At the end of the summer, she described everyone in the movement as "reeling from the violence," from the impact of "the new racial imbalance" following the influx of white-student volunteers, and from "the lack of direction and money." Most of all, they were staggered to find the Democratic Party "in the role of racist lunch counter owner refusing entrance to the MFDP at the Atlantic City convention. The core of SNCC's work, voter registration, was open to question." As an opportunity to take stock, critique, and reevaluate the organization, a retreat in Waveland, Mississippi, was organized for November.
At her last SNCC meeting in November 1965, she, "at dinner," told both James Forman and Chairman John Lewis that the "imbalance of power in SNCC" was such that they would both need to step down if the movement was to remain "radically democratic." In the meeting itself, her notes record that Hayden did not speak in defense of her position that a "looser structure" was not" 'no structure,' but [a] different structure" because she concluded, "no one would have listened." After 1965, she worked for the New York Department of Welfare for a few years before moving to a rural Vermont commune with other Mississippi veterans. She studied Zen Buddhism and had two children with Donald Campbell Boyce III.

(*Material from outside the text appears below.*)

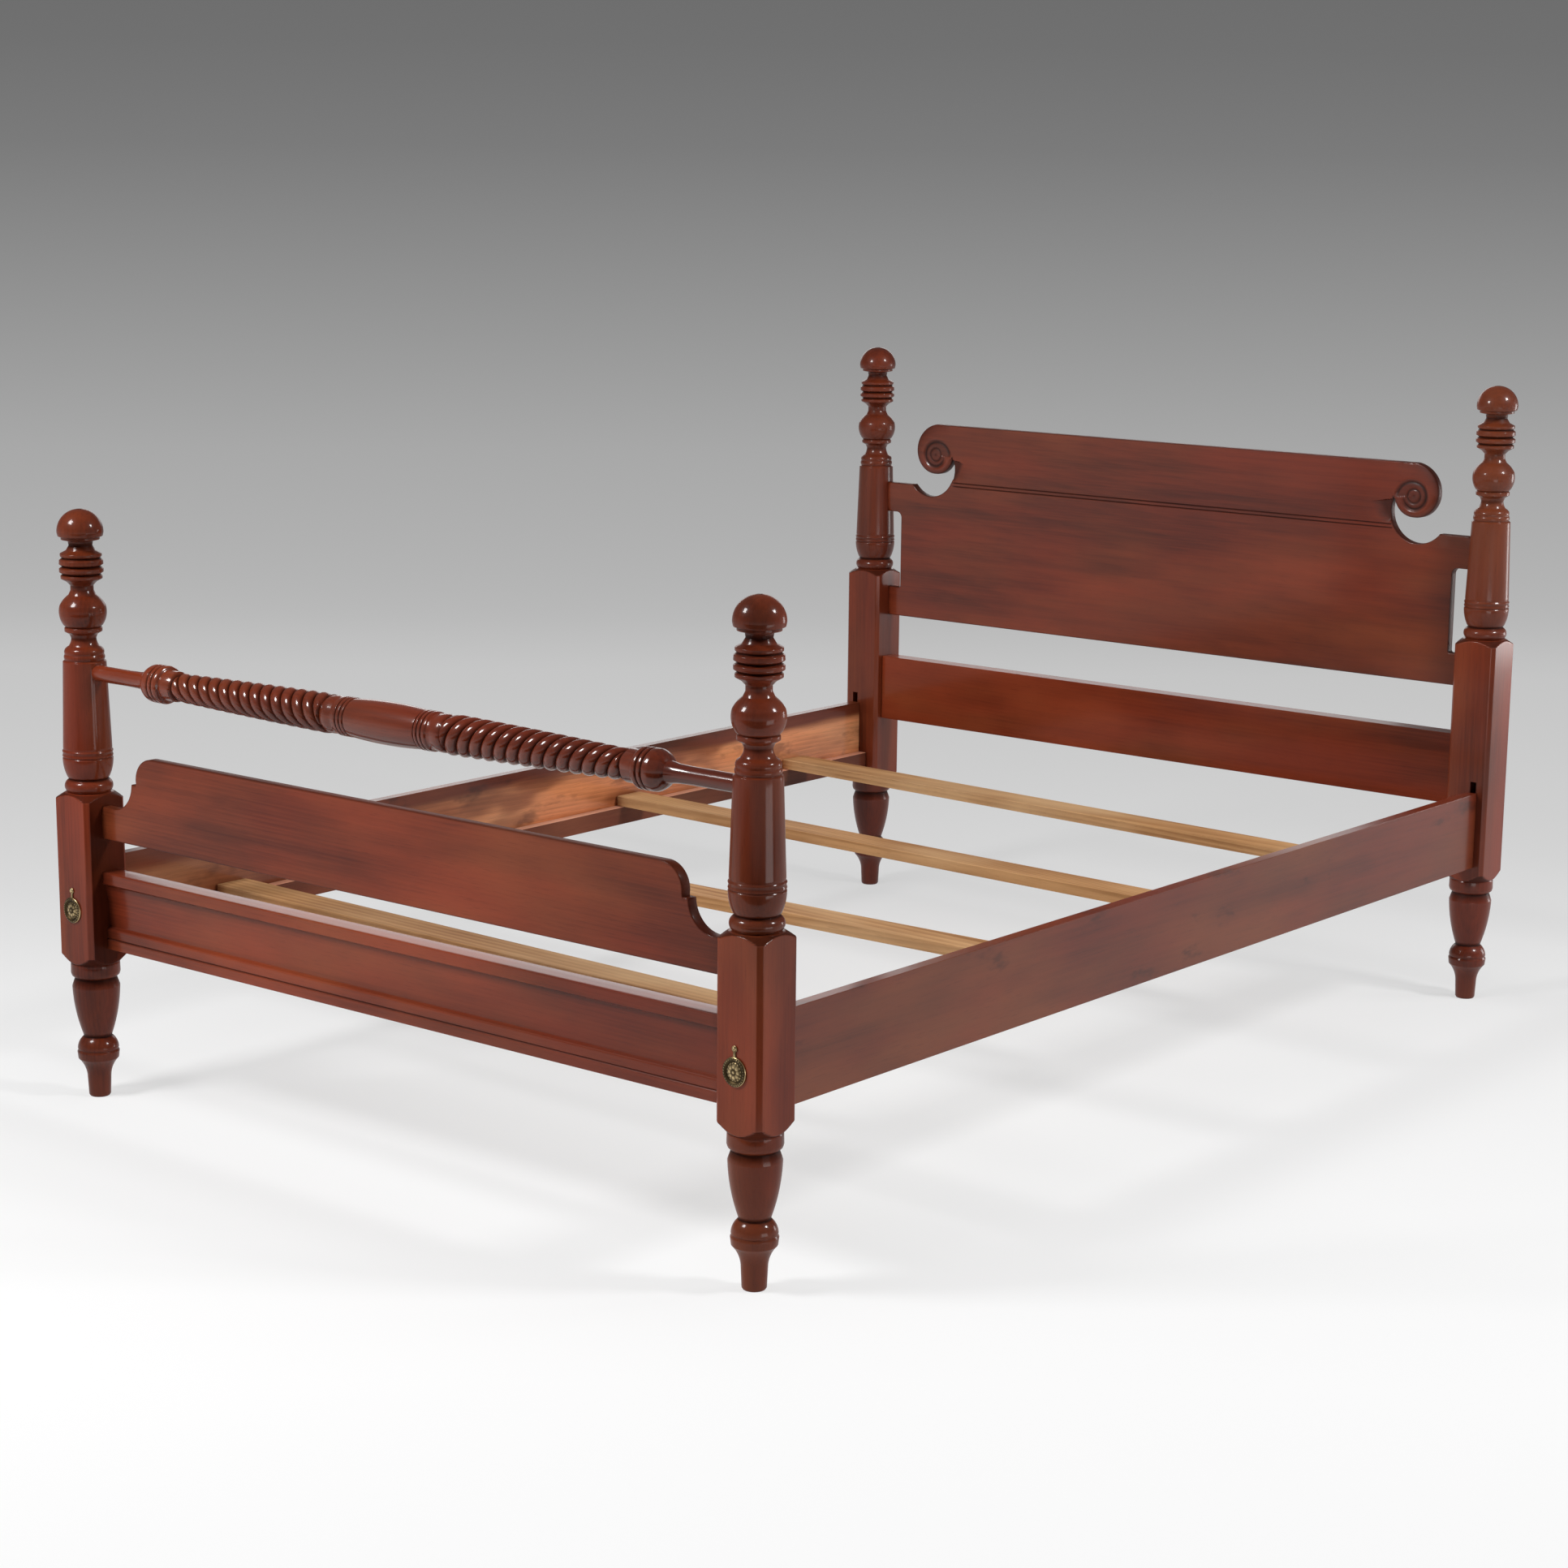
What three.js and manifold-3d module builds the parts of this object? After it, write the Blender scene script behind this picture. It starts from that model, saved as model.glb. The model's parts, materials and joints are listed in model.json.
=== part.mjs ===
// Four-poster bed with turned posts, a rope-turned blanket rail and a headboard with carved scrolls.
// Millimetres. X runs across the bed, Y from the foot to the head, Z up from the floor.
import * as THREE from "three";
import { mergeVertices } from "three/addons/utils/BufferGeometryUtils.js";
import Module from "manifold-3d";

const wasm = await Module();
wasm.setup();

// Overall sizes: post centres, and the heights of the square blocks in the posts.
const POSTS_ACROSS = 1410;
const POSTS_ALONG = 2070;
const BLOCK = 82;
const BLOCK_CHAMFER = 6.5;
const BLOCK_BOTTOM = 228.5;
const FOOT_BLOCK_TOP = 512;
const HEAD_BLOCK_RISE = 165;

// Turned shoulders at both ends of a block: how tall they are and the radius they start from.
const LOW_SHOULDER = 19;
const LOW_SHOULDER_RADIUS = 40;
const TOP_SHOULDER = 12.8;
const TOP_SHOULDER_RADIUS = 38;

// Clearances: between pieces that touch in the real bed, round a tenon, and round a running pin.
const SEAT = 0.3;
const TENON_ROOM = 0.3;
const RUNNING = 0.04;

// Tenons: how far they enter the posts, and how much thinner and lower than the board they are.
const TENON_LENGTH = 30;
const TENON_THICK = 10;
const TENON_SHOULDER = 6;

// Facets round the turned pieces.
const POST_SIDES = 12;
const RAIL_SIDES = 12;
const SMALL_SIDES = 10;
const ROPE_CUTS_PER_TURN = 7;
const PIN_SIDES = 8;

// Side rails and the ledger strips on their inner faces.
const RAIL_THICK = 20;
const RAIL_HEIGHT = 140;
const RAIL_BOTTOM = BLOCK_BOTTOM + 28.5;
const RAIL_SETBACK = 18.5;
const LEDGER_WIDTH = 19;
const LEDGER_HEIGHT = 33.5;
const LEDGER_UP = 1.5;

// Slats, each with its place along the bed and its slant, as they lie loose in the frame.
const SLAT_WIDTH = 63.5;
const SLAT_THICK = 19;
const SLAT_PLAY = 3.5;
const SLAT_EDGE = 1;
const SLATS = [
  { share: -0.368, slant: -0.03 },
  { share: -0.1265, slant: 0.02 },
  { share: 0.1165, slant: -0.035 },
  { share: 0.3545, slant: -0.05 },
];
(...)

She and others established the Integral Yoga Institute of San Francisco in 1970. In 1981, Hayden worked for the voter-education, voter-registration Southern Regional Council in Atlanta. Later, she worked in the mayoral administration of Andrew Young as an administrative aide in the Department of Parks, Recreation, and Culture. In 1994, she married Paul Buckwalter, with whom, in Tucson, Arizona, she cared for seven stepchildren. In 2010, she spoke against Arizona SB 1070, a state measure that criminalizes the movement by outlawing the shelter and transporting undocumented immigrants. She died on January 4, 2023.